On Thursday, in front of Peru’s parliament, Alan García is due to hand the presidential sash to Ollanta Humala. But in a major breach of protocol – not to mention a serious fit of pique – Peru’s outgoing president has said he will not attend the event.
Mr García’s lack of appetite for mixing with his leftwing successor is understandable. Mr Humala, a former army lieutenant colonel, owes his rise to power at least in part to his tough-talking on corruption, with some of his supporters now calling for criminal investigations of Mr García’s administration.
Yet the ceremonial snub may be the least of it. By refusing to show up at Mr Humala’s inauguration, Mr García has also sidestepped the traditional presidential farewell address, in which Peru’s outgoing chief executive is expected to offer congress an oratorical balance of accounts of his five years in office.
Democratically-elected, staunchly pro-Washington and having signed “free trade” agreements with everyone from the European Union to China, Mr García usually receives favourable treatment from foreign media. Yet many in Peru view his presidency as a squandered half-decade in Peru’s battle against poverty and corruption.

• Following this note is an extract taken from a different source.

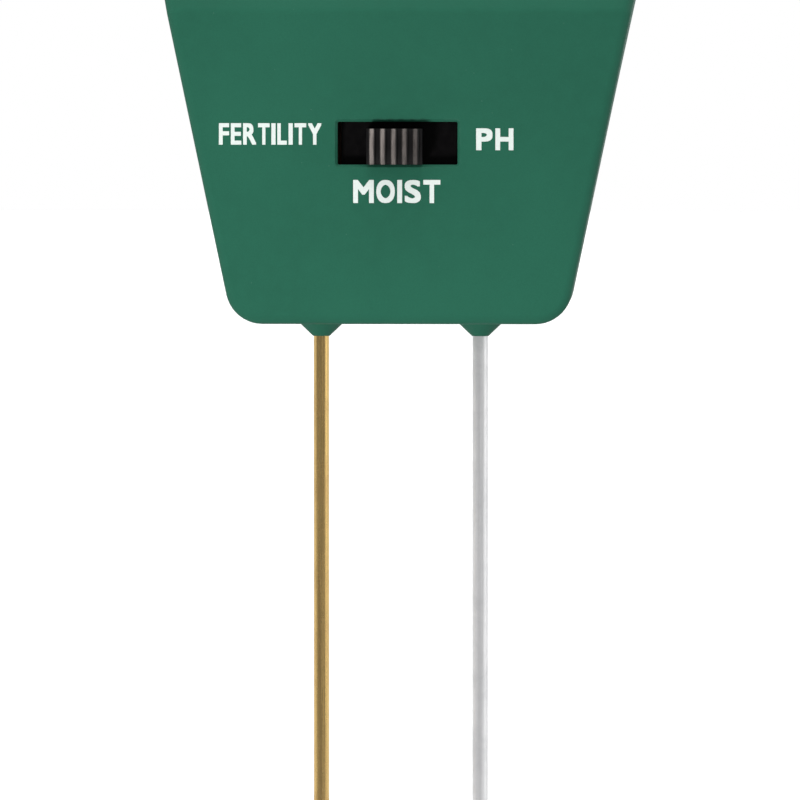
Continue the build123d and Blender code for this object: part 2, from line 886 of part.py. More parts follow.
def balance_weights():
    """Cylinders on the needle's tail and on both cross arms."""
    pointer_part = pointer()
    # start across the needle's frame (x, y), direction, radius, length
    tail_start = -tail_weight_mid - tail_weight_len / 2
    weights = [
        (tail_start, 0, needle.x_dir, tail_weight_r, tail_weight_len),
        (0, arm_weight_start, needle.y_dir, arm_weight_r, arm_weight_len),
        (0, -arm_weight_start, -needle.y_dir, arm_weight_r, arm_weight_len),
    ]
    with BuildPart() as piece:
        for x, y, direction, radius, length in weights:
            start = needle.from_local_coords((x, y, needle_mid))
            with BuildSketch(Plane(origin=start, x_dir=needle.z_dir, z_dir=direction)):
                Circle(radius)
            extrude(amount=length)
        add(pointer_part, mode=Mode.SUBTRACT)
    return piece.part


# ---------------------------------------------------------------- slide switch
shell_y0, shell_y1 = -6.9, -0.95
shell_w, shell_h, shell_wall = 24.4, 8.8, 0.4
base_y0, base_y1 = -1.9, board_y0 - 0.02
pin_end_y = 2.6
contact_z = [switch_z - 2.2, switch_z + 2.2]
contact_spots = [(x, z) for x in (-6.0, -2.0, 2.0, 6.0) for z in contact_z]
pin_hole_w, pin_hole_h = 0.9, 0.5


def switch_frame():
    hollow_y0, hollow_y1 = shell_y0 + shell_wall, 5
    with BuildPart() as piece:
        with Locations((0, (shell_y0 + shell_y1) / 2, switch_z)):
            Box(shell_w, shell_y1 - shell_y0, shell_h)
        fillet(piece.edges().filter_by(Axis.Y), 0.5)
        with Locations((0, (hollow_y0 + hollow_y1) / 2, switch_z)):
            Box(
                shell_w - 2 * shell_wall,
                hollow_y1 - hollow_y0,
                shell_h - 2 * shell_wall,
                mode=Mode.SUBTRACT,
            )
        with Locations((0, shell_y0, switch_z)):
            Box(17.4, 2, 6.5, mode=Mode.SUBTRACT)
    return piece.part


def switch_base():
    with BuildPart() as piece:
        with Locations((0, (base_y0 + base_y1) / 2, switch_z)):
            Box(23.4, base_y1 - base_y0, 7.8)
        with BuildSketch(Plane.XZ):
            with Locations(*contact_spots):
                Rectangle(pin_hole_w, pin_hole_h)
        extrude(amount=4, mode=Mode.SUBTRACT)
    return piece.part


def switch_terminals():
    """A contact pad on the base's front and a pin through the board, at each spot."""
    with BuildPart() as piece:
        with BuildSketch(plane_at_y(base_y0)):
            with Locations(*contact_spots):
                RectangleRounded(1.7, 1.3, 0.3)
        extrude(amount=0.24)
        with BuildSketch(plane_at_y(pin_end_y)):
            with Locations(*contact_spots):
                Rectangle(pin_hole_w - 0.06, pin_hole_h - 0.06)
        extrude(amount=pin_end_y - base_y0)
    return piece.part


knob_x = -0.5  # the finger piece sits a little left and low in the slot
knob_z = switch_z - 0.42
knob_low, knob_high = knob_z - knob_h / 2, knob_z + knob_h / 2
rib_pitch, rib_w, rib_depth, rib_edge_r = 1.47, 0.78, 0.62, 0.22
nose_y = -half_depth - knob_out
crown_rise = 0.75  # the nose curves back this far at its top and bottom
crown_y = nose_y + crown_rise
carrier_y0, carrier_y1 = shell_y0 + 0.45, -3.3
root_y = carrier_y0 + 0.5  # the finger piece ends inside the carrier
valley_y = crown_y + rib_depth
valley_low, valley_high = knob_low - 0.8, knob_high + 0.8


def is_crest(edge):
    """True for an arc along the outermost surface of the knob."""
    return (
        edge.geom_type == GeomType.CIRCLE
        and edge.center().Y < crown_y
        and abs(edge.position_at(0.5).Y - nose_y) < 0.02
    )


def switch_slider():
    with BuildPart() as piece:
        with Locations((0, (carrier_y0 + carrier_y1) / 2, switch_z)):
            Box(15.6, carrier_y1 - carrier_y0, 7.7)
        # finger piece, crowned from top to bottom
        with BuildSketch(Plane.YZ.offset(knob_x)):
            with BuildLine():
                Polyline(
                    (crown_y, knob_low),
                    (root_y, knob_low),
                    (root_y, knob_high),
                    (crown_y, knob_high),
                )
                ThreePointArc((crown_y, knob_high), (nose_y, knob_z), (crown_y, knob_low))
            make_face()
        extrude(amount=knob_w / 2, both=True)
        # valleys between the five ribs, and a step outside the last rib on each side
        for i in range(-1, 5):
            x = knob_x + (i - 1.5) * rib_pitch
            with BuildSketch(Plane.YZ.offset(x - (rib_pitch - rib_w) / 2)):
                with BuildLine():
                    ThreePointArc(
                        (valley_y, valley_high),
                        (nose_y + rib_depth, knob_z),
                        (valley_y, valley_low),
                    )
                    Polyline(
                        (valley_y, valley_low),
                        (nose_y - 2, valley_low),
                        (nose_y - 2, valley_high),
                        (valley_y, valley_high),
                    )
                make_face()
            extrude(amount=rib_pitch - rib_w, mode=Mode.SUBTRACT)
        fillet([edge for edge in piece.edges() if is_crest(edge)], rib_edge_r)
        # pockets for the contact springs
        with Locations(*[(0, carrier_y1, z) for z in contact_z]):
            Box(6.4, 1.0, 1.6, mode=Mode.SUBTRACT)
    return piece.part


contact_spring_h = 1.2
# x, y round the bent strip, seen from above
contact_spring_outline = [
    (-2.9, -3.5), (-2.25, -2.17), (-1.75, -2.17), (-1.05, -3.57),
    (1.05, -3.57), (1.75, -2.17), (2.25, -2.17), (2.9, -3.5),
    (2.7, -3.6), (2.1, -2.37), (1.9, -2.37), (1.2, -3.78),
    (-1.2, -3.78), (-1.9, -2.37), (-2.1, -2.37), (-2.7, -3.6),
]


def contact_springs():
    with BuildPart() as piece:
        for z in contact_z:
            with BuildSketch(Plane.XY.offset(z - contact_spring_h / 2)):
                with BuildLine():
                    Polyline(*contact_spring_outline, close=True)
                make_face()
            extrude(amount=contact_spring_h)
    return piece.part


# ---------------------------------------------------------------- circuit board
board_w, board_h, board_mid_z = 42.0, 16.0, base_z + 22.95
resistors_at = mirrored(11.5, base_z + 19.05) + [(0.0, base_z + 16.85)]
resistor_y = board_y1 + 1.35
lead_x, lead_r, lead_bend_r = 4.9, 0.3, 0.8
lead_end_y = board_y0 - 0.6
# along the resistor, radius
resistor_profile = [
    (-3.1, 0.33), (-3.1, 0.8), (-2.8, 1.1), (-2.0, 1.1), (-1.7, 0.9),
    (1.7, 0.9), (2.0, 1.1), (2.8, 1.1), (3.1, 0.8), (3.1, 0.33),
]


def circuit_board():
    lead_holes = [(x + side * lead_x, z) for x, z in resistors_at for side in (-1, 1)]
    with BuildPart() as piece:
        with BuildSketch(plane_at_y(board_y1)):
            with Locations((0, board_mid_z)):
                RectangleRounded(board_w, board_h, 1.0)
            with Locations(*board_screws_at):
                Circle(clear_r, mode=Mode.SUBTRACT)
            with Locations(*contact_spots):
                Rectangle(pin_hole_w, pin_hole_h, mode=Mode.SUBTRACT)
            with Locations(*lead_holes):
                Circle(0.36, mode=Mode.SUBTRACT)
        extrude(amount=board_y1 - board_y0)
    return piece.part


def board_screws():
    seats = [seat((x, board_y1, z), (0, 1, 0)) for x, z in board_screws_at]
    return screw_set(small_screw(head_r=1.75, head_h=1.3, length=6.2), seats)


def resistors():
    with BuildPart() as piece:
        for x, z in resistors_at:
            middle = (x, resistor_y, z)
            with BuildSketch(Plane(origin=middle, x_dir=(1, 0, 0), z_dir=(0, 0, 1))):
                with BuildLine():
                    Polyline(*resistor_profile, close=True)
                make_face()
            revolve(axis=Axis(middle, (1, 0, 0)))
    return piece.part


def resistor_leads():
    with BuildPart() as piece:
        for x, z in resistors_at:
            with BuildLine() as lead:
                FilletPolyline(
                    (x - lead_x, lead_end_y, z),
                    (x - lead_x, resistor_y, z),
                    (x + lead_x, resistor_y, z),
                    (x + lead_x, lead_end_y, z),
                    radius=lead_bend_r,
                )
            with BuildSketch(Plane(origin=(x - lead_x, lead_end_y, z), z_dir=(0, 1, 0))):
                Circle(lead_r)
            sweep(path=lead.wires()[0])
    return piece.part


# ---------------------------------------------------------------- probe pieces
# radius, z
probe_profile = [
    (0, -probe_len), (0.18, -probe_len + 0.08), (0.3, -probe_len + 0.35),
    (probe_r, -probe_len + probe_tip), (probe_r, -0.02), (neck_r, -0.02),
    (neck_r, collar_z0), (collar_r, collar_z0), (collar_r, collar_z1),
    (shank_r, collar_z1), (shank_r, lug_z), (stud_r, lug_z),
    (stud_r, stud_z - 0.4), (0.6, stud_z), (0, stud_z),
]
lug_thick = 0.4
stud_hole_r = stud_r + 0.02


def probe(x):
    with BuildPart() as piece:
        with BuildSketch(Plane(origin=(x, 0, 0), x_dir=(1, 0, 0), z_dir=(0, -1, 0))):
            with BuildLine():
                Polyline(*probe_profile, close=True)
            make_face()
        revolve(axis=Axis((x, 0, 0), (0, 0, 1)))
    return piece.part


def brass_probe():
    return probe(-probe_x)


def silver_probe():
    return probe(probe_x)


def solder_lugs():
    """A washer round each stud with a tab towards the middle."""
    with BuildPart() as piece:
        for side in (-1, 1):
            with BuildSketch(Plane.XY.offset(lug_z)):
                with Locations((side * probe_x, 0)):
                    Circle(2.3)
                with Locations((side * (probe_x - 3.6), 0)):
                    RectangleRounded(5.4, 1.9, 0.6)
                with Locations((side * probe_x, 0)):
                    Circle(stud_hole_r, mode=Mode.SUBTRACT)
            extrude(amount=lug_thick)
    return piece.part


def probe_nuts():
    with BuildPart() as piece:
        for side in (-1, 1):
            with BuildSketch(Plane.XY.offset(lug_z + lug_thick)):
                with Locations((side * probe_x, 0)):
                    RegularPolygon(2.3, 6)
                    Circle(stud_hole_r, mode=Mode.SUBTRACT)
            extrude(amount=1.6)
    return piece.part


# ---------------------------------------------------------------- wires
lug_wire_x = probe_x - 5.3
probe_wire_r, meter_wire_r = 0.55, 0.45
wire_y = board_y1 + 0.02  # wires end just behind the board
low_pad_z, high_pad_z = base_z + 16.45, base_z + 29.05


def wire(points, tangents, radius):
    with BuildPart() as piece:
        with BuildLine() as route:
            Spline(*points, tangents=tangents)
        with BuildSketch(Plane(origin=route.line @ 0, z_dir=route.line % 0)):
            Circle(radius)
        sweep(path=route.line)
    return piece.part


def probe_wire(side):
    """From a solder lug to the lower pad on the board; side is -1 left, 1 right."""
    points = [
        (side * lug_wire_x, 0, lug_z + 0.64),
        (side * (lug_wire_x + 0.4), 2.6, base_z + 10.95),
        (side * 6.5, wire_y, low_pad_z),
    ]
    return wire(points, ((0, 0, 1), (0, -1, 0)), probe_wire_r)


def meter_wire(side):
    """From the upper pad on the board to a meter tag; side is -1 left, 1 right."""
    end = dial_point(side * tag_x, tag_hole_y, -7.7)
    points = [
        (side * 7.2, wire_y, high_pad_z),
        (side * 6.4, 4.4, base_z + 30.65),
        (end.X, end.Y, end.Z),
    ]
    return wire(points, ((0, 1, 0), (0, -tilt_cos, tilt_sin)), meter_wire_r)


def probe_wire_brass():
    return probe_wire(-1)


def probe_wire_silver():
    return probe_wire(1)


def meter_wire_left():
    return meter_wire(-1)


def meter_wire_right():
    return meter_wire(1)


# ---------------------------------------------------------------- export, one file per piece
pieces = [
    front_casing, rear_casing, casing_screws, window_lens,
    scale_plate, scale_card, pointer_stops, dial_screws,
    movement_frame, movement_screws, flux_ring, core_magnet, core_spacers,
    coil_former, coil_winding, pivot_staffs, front_hairspring, rear_hairspring,
    spring_collets, front_bridge, bridge_screws, jewel_screws, zero_adjuster,
    rear_spring_anchor, meter_tags, pointer, balance_weights,
    switch_frame, switch_base, switch_terminals, switch_slider, contact_springs,
    circuit_board, board_screws, resistors, resistor_leads,
    brass_probe, silver_probe, solder_lugs, probe_nuts,
    probe_wire_brass, probe_wire_silver, meter_wire_left, meter_wire_right,
]
for build_piece in pieces:
    name = build_piece.__name__
    solid = build_piece()
    solid.label = name
    export_step(solid, f"parts/{name}.step")
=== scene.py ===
"""A soil meter: green casing, sloped dial under a clear window, slide switch and two probe rods.

The front faces -Y, +X is to the viewer's right and the probes point down -Z.
Sizes are in millimetres unless a comment says metres; MM turns them into metres.
"""

import math

import bpy
from mathutils import Matrix, Vector


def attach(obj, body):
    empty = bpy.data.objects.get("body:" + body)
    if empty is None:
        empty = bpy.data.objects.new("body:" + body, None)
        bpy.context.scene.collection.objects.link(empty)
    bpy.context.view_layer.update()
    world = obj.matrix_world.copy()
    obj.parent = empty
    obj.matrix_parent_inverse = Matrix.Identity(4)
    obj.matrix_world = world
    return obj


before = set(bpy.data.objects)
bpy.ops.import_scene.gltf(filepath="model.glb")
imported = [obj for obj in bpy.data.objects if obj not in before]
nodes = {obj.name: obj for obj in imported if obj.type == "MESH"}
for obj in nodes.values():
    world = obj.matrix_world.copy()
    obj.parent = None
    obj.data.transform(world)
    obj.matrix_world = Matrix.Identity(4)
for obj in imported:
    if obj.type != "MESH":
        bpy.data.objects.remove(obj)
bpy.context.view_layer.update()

MM = 0.001
WHITE = (1, 1, 1, 1)

FRONT_Y = -9.0                 # the casing's front plane
DIAL_TILT = math.radians(32.0)  # the dial leans back from upright
TILT_SIN, TILT_COS = math.sin(DIAL_TILT), math.cos(DIAL_TILT)
SLOPE_Z = 44.3                 # where the slope's reference line meets the front plane
AXIS_UP, AXIS_IN = 7, 7        # from there to the dial's centre: up the slope, then in behind it
AXIS_Y = FRONT_Y + AXIS_UP * TILT_SIN + AXIS_IN * TILT_COS
AXIS_Z = SLOPE_Z + AXIS_UP * TILT_COS - AXIS_IN * TILT_SIN


# ---------------------------------------------------------------- colours and shader graphs
def srgb(*channels):
    """A linear colour from 0-255 sRGB channels."""
    linear = [((c / 255 + 0.055) / 1.055) ** 2.4 if c > 10 else c / 255 / 12.92 for c in channels]
    return (*linear, 1.0)


def tint(colour, factor, lift=0.0):
    return tuple(min(1.0, c * factor + lift) for c in colour[:3]) + (1.0,)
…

Under Mr García, Peru’s economy has continued to top Latin America’s growth charts, with GDP expanding around 8% in 2010. Yet, the benefits have not been shared evenly among Peruvians. Indeed, the city-slicker president’s disinterest in impoverished Andean and Amazonian communities has been palpable – and tragic. And while business leaders have had an open door at the presidential palace, citizens with complaints about the environmental and social impacts of mining, oil and gas drilling, and other major infrastructure projects, have been ridiculed as unpatriotic, anti-development and just plain envious.
Mr García’s haughty, Lima-centric vision reached its nadir in June 2009 with the Bagua massacre. Just hours after dismissing indigenous Amazonians as “not first class citizens”, Mr García found himself presiding helplessly over a bloodbath in which dozens of police officers and indigenous protestors died at each others’ hands in an unnecessary confrontation sown by his government’s refusal to listen to any questioning of his export-oriented economic model.
“Peru advances,” runs the official slogan of Mr García’s administration, in keeping with the triumphalist tone of the outgoing president’s frequent rhetorical flights of fantasy, which give the impression that this South American nation has development indicators rivaling those of, say, Switzerland. Earlier this month, to widespread incredulity, he even hosted a major function in Lima to announce the end of illiteracy in Peru.
That event came amid a hectic schedule of inaugurations of public works, many of them unfinished, as Mr García has used his final weeks in power to position himself for the 2016 presidential contest (Peru’s constitution prohibits immediate reelection). These include a metro line in Lima with no trains and a hospital with no equipment or even running water. Challenged by reporters about the latter, Mr García truculently responded: “This hospital will start to function when people become sick … journalists will be the first to be treated here in an emergency.”
During another hospital visit last year, Mr García hit a personal nadir when, in front of dozens of witnesses, and surrounded by a phalanx of bodyguards, he slapped a hospital volunteer who had dared to shout “corrupt” at him. Mr García initially denied assaulting the heckler but one of his close allies, Javier Villa Stein, publicly justified the attack by warning that “only in a country of poofs” would the president allow himself to be insulted in public. Mr Villa Stein was, it bears noting, head of the judiciary at the time.
Clearly, the law has not applied equally to all in Mr García’s Peru. But was the heckler correct? Mr García certainly has a dismal record of publicly condoning corruption. Last year, for example, when it was revealed that a police general had received an unexplained payment of $100,000 into his personal bank account, Mr García’s response was to insist that it was “not such a great sum”. And according to one former public prosecutor, most of the 5,000 recipients of presidential pardons during Mr García’s administration are drug traffickers and crooked public officials.
So, has Mr García personally benefited from acts of corruption? Arguably, the most famous quote of his five-year term was his alleged private assertion that for presidents “the money arrives on its own”. Yet Mr García has successfully dodged the fall-out, and evidence, from a string of scandals exploding around him within his cabinet and party – so far.
The question many Peruvians are now asking is whether Mr García’s Teflon-skin will withstand the intense retrospective scrutiny of his administration that Mr Humala’s government may unleash?